If boutique festivals were all about going to a roller disco dressed as a Cyberman, Festival Number 6 arrived on the scene in 2012 as a far classier affair. Taking place in the stunning Italianate village of Portmeirion in Wales – built, presumably, to discover if a tiny slice of the Italian Riviera could survive the challenges of being dropped unexpectedly in North Wales, like a kind of I’m A Gorgeous Mediterranean Town, Get Me Out Of Here – it took its theme as Patrick McGoohan’s surrealist 1960s cult TV series The Prisoner, which was filmed here. It’s human chess scene was played out daily by the official Prisoner appreciation society, white ‘rover’ balloons and bizarre processions paid tribute to the series and a Prisoner blazer was the ultimate de rigueur item of apparel.
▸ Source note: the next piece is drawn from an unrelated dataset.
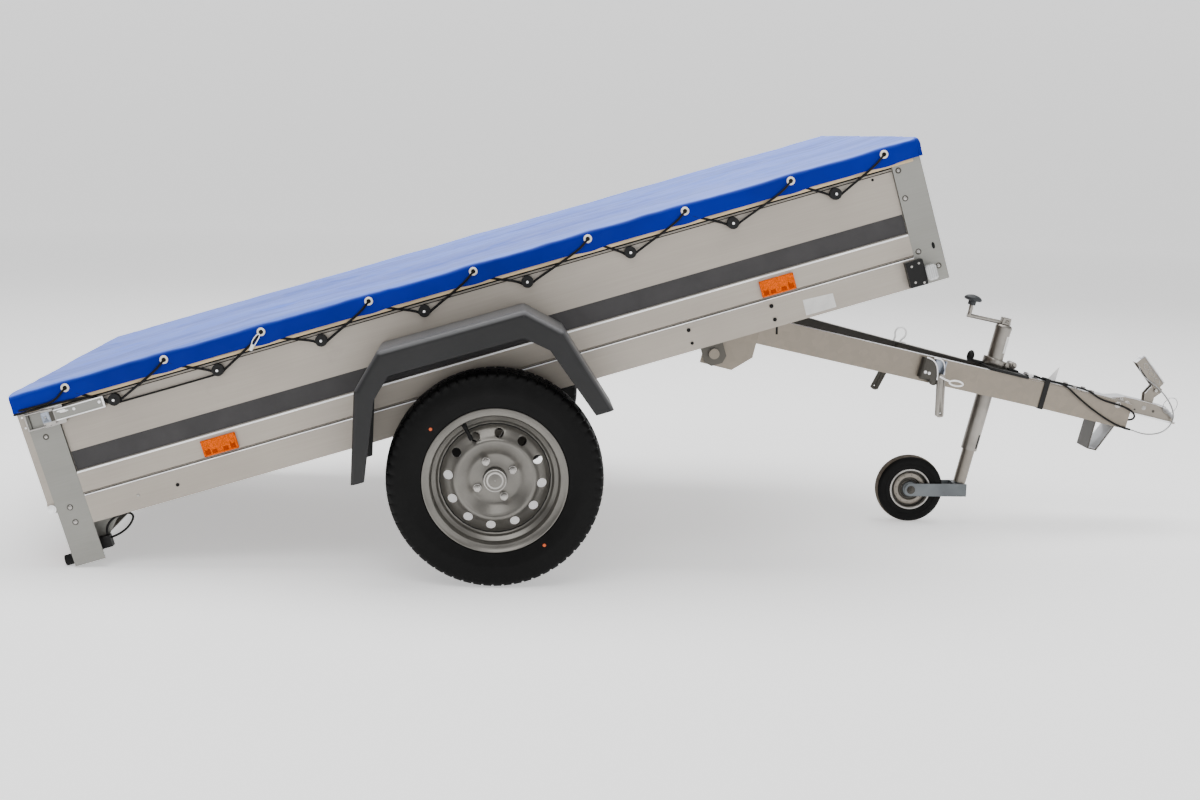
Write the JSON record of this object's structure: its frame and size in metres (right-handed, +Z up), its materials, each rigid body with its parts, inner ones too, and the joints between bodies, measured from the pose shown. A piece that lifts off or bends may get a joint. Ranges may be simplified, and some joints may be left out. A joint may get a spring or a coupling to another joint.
{
  "type": "tipping utility trailer",
  "caption": "Single-axle tipping utility trailer with sheet steel sides, a blue flat cover, black mudguards and a jockey wheel, its bed tipped up.",
  "frame": {"origin": "middle of the trailer's length and width, on the ground", "axes": "+X towards the coupling, +Y to the left side, +Z up"},
  "size_m": [3.2666, 1.68, 1.1415],
  "materials": {
    "zinc_sheet": "satin",
    "galvanised_steel": "satin",
    "bright_zinc": "gloss",
    "birch_plywood": "satin",
    "cover_cloth": "satin",
    "black_plastic": "matte",
    "clear_lens": "gloss",
    "red_lens": "gloss",
    "orange_reflector": "gloss",
    "silver_paint": "satin",
    "tyre_rubber": "matte",
    "black_rubber": "matte"
  },
  "bodies": {
    "bed": {"axle_brackets": "galvanised_steel", "axle_tube": "galvanised_steel", "cover": "cover_cloth", "cover_knobs": "black_plastic", "floor_board": "birch_plywood", "floor_crossmembers": "galvanised_steel", "front_panel": "zinc_sheet", "front_posts": "zinc_sheet", "gate_latches": "bright_zinc", "lamp_connectors": "black_plastic", "lamp_lead": "black_rubber", "marker_lamp_bases": "black_plastic", "marker_lamp_lenses": "clear_lens", "mudguards": "black_plastic", "rear_lamp_housings": "black_plastic", "rear_lamp_lenses": "red_lens", "rear_light_board": "zinc_sheet", "rear_posts": "zinc_sheet", "rubber_feet": "black_rubber", "side_panel_left": "zinc_sheet", "side_panel_right": "zinc_sheet", "side_reflectors": "orange_reflector", "swing_arms": "galvanised_steel", "tip_brackets": "galvanised_steel"},
    "drawbar": {"cable_strap": "black_plastic", "coupling_body": "bright_zinc", "coupling_handle": "bright_zinc", "drawbar_beam_left": "galvanised_steel", "drawbar_beam_right": "galvanised_steel", "drawbar_cable": "black_rubber", "drawbar_cross_channel": "galvanised_steel", "drawbar_tie_plate": "galvanised_steel", "jockey_clamp": "black_plastic", "jockey_crank": "bright_zinc", "jockey_crank_grip": "black_plastic", "jockey_outer_tube": "bright_zinc", "plug_holder": "bright_zinc", "safety_cable": "black_rubber", "safety_wire": "bright_zinc", "support_foot": "galvanised_steel", "tip_locks": "bright_zinc"},
    "wheel_right": {"wheel_hub_right": "bright_zinc", "wheel_rim_right": "silver_paint", "wheel_tyre_right": "tyre_rubber"},
    "wheel_left": {"wheel_hub_left": "bright_zinc", "wheel_rim_left": "silver_paint", "wheel_tyre_left": "tyre_rubber"},
    "tailgate": {"cover_rear_flap": "cover_cloth", "tailgate": "zinc_sheet"},
    "jockey_leg": {"jockey_inner_tube": "bright_zinc"},
    "jockey_fork": {"jockey_fork": "galvanised_steel"},
    "jockey_wheel": {"jockey_wheel_hub": "bright_zinc", "jockey_wheel_tyre": "tyre_rubber"}
  },
  "joints": [
    {"name": "tip_hinge", "type": "hinge", "parent": "bed", "child": "drawbar", "pos_m": [0.15938, 0, 0.56995], "axis": [0, -1, 0], "range_deg": [0, 30]},
    {"name": "wheel_right_spin", "type": "hinge", "parent": "bed", "child": "wheel_right", "pos_m": [-0.40668, -0.755, 0.2735], "axis": [0, 1, 0], "continuous": true},
    {"name": "wheel_left_spin", "type": "hinge", "parent": "bed", "child": "wheel_left", "pos_m": [-0.40668, 0.755, 0.2735], "axis": [0, 1, 0], "continuous": true},
    {"name": "tailgate_hinge", "type": "hinge", "parent": "bed", "child": "tailgate", "pos_m": [-1.53303, 0, 0.15083], "axis": [0, -1, 0], "range_deg": [0, 88]},
    {"name": "jockey_extend", "type": "slide", "parent": "drawbar", "child": "jockey_leg", "axis": [-0.225, 0, -0.9744], "range_m": [-0.075, 0.075]},
    {"name": "jockey_swivel", "type": "hinge", "parent": "jockey_leg", "child": "jockey_fork", "pos_m": [0.99102, 0, 0.1224], "axis": [-0.225, 0, -0.9744], "continuous": true},
    {"name": "jockey_spin", "type": "hinge", "parent": "jockey_fork", "child": "jockey_wheel", "pos_m": [0.83584, 0, 0.1], "axis": [0, 1, 0], "continuous": true}
  ]
}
It was as much a bizarre dream as a festival, but 2018 was announced as the last “for now”. So, heavy hearted, Gigwise wended it way to Portmeirion one (possibly) last time, to bring you the highs and lows…
THE HIGHS
THE TOWN
It’s impossible to avoid the fact that, whatever the line-up, Portmeirion itself is the real star of Festival No 6. Whether the Brythoniaid Welsh Male Voice Choir are regaling the piazza throng with covers of Rag’n’Bone Man and The Manic Street Preachers, there’s an arts masterclass or a stripped down set by Everything Everything in the Town Hall or you’re at a roast lamb banquet by Gareth Ward (from the Michelin starred Ynyshir) at Clough’s restaurant in the onsite hotel, Portmeirion is a magical place to float through. Down by the concrete dance ship embedded into the bayside, punters take fully-clothed dips in the barside swimming pool; out in the woods they rave on floating dancefloors; in the winding village itself they take tea in quaint cafes, sup prosecco by the barrel on the immaculate lawns and watch postmen dressed in wrapping paper cycle by. It’s a festival you constantly wonder if you’ll wake up from.
FRANZ FERDINAND
Amongst an impressive line-up, Franz stole the weekend with their frenetic, joyous Sunday headline show. Dressed in full Prisoner costume and releasing ‘rover’ balloons into a stiff breeze that sends them flying straight over the yard arm and off to cause consternation to Snowdonian ramblers, they pile into their enthused, sex brainiac disco rock smashes like ‘The Dark Of The Matinee’ and ‘No You Girls’ like the 2004 indie explosion is still white hot. Mingling touching moments – ‘Walk Away’ is remarkably heart-warming for such a cold-hearted sentiment – and more electronic new tracks from recent album ‘Always Ascending’ (‘Lois Lane’, ‘Lazy Boy’, the brain-spinning title track) with monster hits like ‘Take Me Out’ and ‘Ulysses’, their hi-energy performance hits like pop electro-convulsion, a jolt to the hardest heart.
EVERYTHING EVERYTHING
If Franz represented alt-pop past, Everything Everything looked magnificently to the future. This is music that seems to twist and spin in your hands; one minute it’s jolly tropical sci-fi pop like ‘Spring/Sun/Winter/Dread’ (kind of Howard Jones In The 25th Century) and the euphoric ‘Kemosabe’, the next they’re redefining the power ballad on ‘Desire’, veering off into amphetamine electronica like ‘Cough Cough’ or getting lost in a frenetic ‘Fever Dream’, all shimmering balladry and spiralling curlicues of guitar. Hell, at least they’re living up to their name.
THE LOWS
THE WEATHER
Reports ahead of the festival suggested we were in for a repeat of 2016, when a virtual monsoon hit Festival No 6 and stranded hundreds of people in the waterlogged car park for days. Thankfully Neptune had mercy and only enough torrential sideways rain fell on Saturday morning to make the site a sticky mess, but at least not a lagoon.
SATURDAY’S BILL
Not the strongest. Jessie Ware bleating out soporific R&B. Hurts doing synthpop like 1986 never went out of fashion. The Horrors leaving it until their closing song, ‘Something To Remember Me By’, before approaching a tune that anybody might be expected to remember at all. Even the highlight, a career-spanning 80s nostalgia-fest from The The complete with rampant ‘Dogs Of Lust’ and strident blues rock aplenty, got cut short when Matt Johnson lost track of curfew. Definitely a day to spend down on the human chessboard, awaiting The Brythoniaid.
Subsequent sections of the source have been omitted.